Naturalmente il day-after del voto ci consegna un grande sollievo e la speranza di vedere un lento, ma progressivo rifluire dell’onda nera salviniana. Ma subito dopo dobbiamo prende atto di una grande vittoria e di una grande sconfitta. Di una forte affermazione del Pd che rafforza il segretario Zingaretti, di uno zoccolo duro per il futuro del governo e per Conte.

Nel responso delle urne, oltre la sonora batosta di Salvini, fermato nella sua voglia matta di prendersi l’Italia, brilla la lama infilzata nelle ferite dei 5Stelle, in gran parte provocate dall’esperienza del governo giallo-verde. Come sembra del resto confermare l’analisi del flusso dei voti in Emilia Romagna: pochi alla Lega, moltissimi tornati all’astensione, un bel pacchetto prestato al Pd emiliano. Mentre in Calabria l’imprenditore Callipo non ha proprio interessato il voto grillino rifluito nello sciopero delle urne.
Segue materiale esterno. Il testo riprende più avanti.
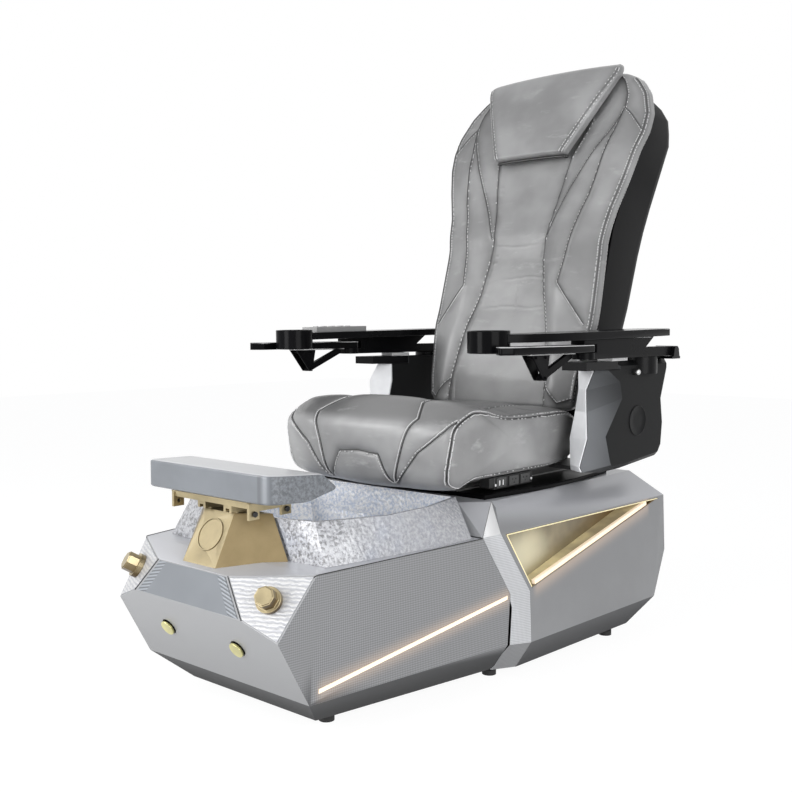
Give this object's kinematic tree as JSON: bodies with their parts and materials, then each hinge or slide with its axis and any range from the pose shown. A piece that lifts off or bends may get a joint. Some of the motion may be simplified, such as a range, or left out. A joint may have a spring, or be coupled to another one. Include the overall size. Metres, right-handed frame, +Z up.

A dimostrazione sia di uno sbandamento dell’elettorato pentastellato, sia del fatto che, in attesa di capire con quale organizzazione e quali contenuti si pensa di porre rimedio alla crisi, questa parte della cittadinanza o resta a casa o si butta più a sinistra che a destra.

Tuttavia, meglio restare con i piedi per terra. Il Pd si è salvato grazie alle sardine e i suoi problemi (di contenuti e di leadership) non saranno risolti da miracolistiche scorciatoie.
Eppure al Nazareno già cantano le sirene del nuovo bipolarismo, del ritorno a una legge maggioritaria, specchio dei nuovi rapporti di forza tra Pd e 5Stelle. Tutti ragionamenti basati sulla convinzione che ormai il Movimento è finito. E che dunque il Pd da solo, con la solita storia dei cespugli da usare per abbellire il giardino, può affrontare e vincere le destre.

Che Salvini, Meloni e Berlusconi esultino per la crisi dei 5Stelle ci sta, ma i cattivi consigli di chi suggerisce al Partito democratico, dalle pagine dei giornali di riferimento, di umiliarli nelle questioni di governo e di togliersi dalla testa l’idea di una legge elettorale proporzionale, si sprecano.

Questo atteggiamento di esultanza, a stento trattenuta, di una parte della sinistra italiana ad ogni scivolone, politico, sociale, culturale dei 5Stelle è assai miope perché pensare di tornare al bipolarismo, con un forte blocco di destra da una parte e una sola forza politica dall’altra, può essere foriero di altre, prossime sconfitte. Meglio non montarsi la testa. (Renzi, pure inesistente in queste elezioni, sempre docet).

Con le destre così forti in gran parte del paese (Emilia Romagna e Calabria comprese), sarebbe meglio evitare di immaginare di poterle contrastare senza una terza forza che conquisti i consensi di quell’elettorato che da anni non vota più il partito democratico, che invece ancora guarda ai 5Stelle e che proviene in larga parte proprio dalla sinistra, come appunto i flussi elettorali ci dicono.

Abbiamo davanti una strada ancora lunga da percorrere, avremo sei elezioni regionali (Campania, Toscana, Puglia, Marche, Liguria, Veneto), e dovremo sperare nella replica dell’effetto-sardine, cioè in una resurrezione civica che dia forza al voto e possa tradursi in un’alleanza politica del campo democratico. «Un campo progressista e riformista», come ha detto Conte che, a commento del risultato elettorale, a proposito della fase2 del suo governo, ha esortato la maggioranza a smetterla con le bandierine sui singoli provvedimenti, rimarcando come «i numeri dei 5Stelle in parlamento siano diversi» da quelli usciti dalle urne regionali.

C’è poi un capitolo a parte, che riguarda la sinistra/sinistra. Se escludiamo la discreta affermazione di E-R Coraggiosa, la lista di Elly Schlein, ci troviamo davanti a un deserto, con piccole oasi che resistono, resistono, resistono. Che senso ha presentare tre liste (L’Altra Emilia Romagna, Potere al Popolo, Comunisti ) per conquistare percentuali da zerovirgola, quando è in ballo non solo il governo della regione, non solo il governo nazionale, ma l’assetto democratico del Paese? Per una manciata di voti?

E’ deludente per chi si batte da sempre per l’unità delle sinistre, perché si affermi una forza politica nuova e non si disperdano voti, che questa scelta non venga presa in considerazione. Tra le nostre speranze c’è anche quella che altri, a sinistra, prendano esempio dalla lista Coraggiosa.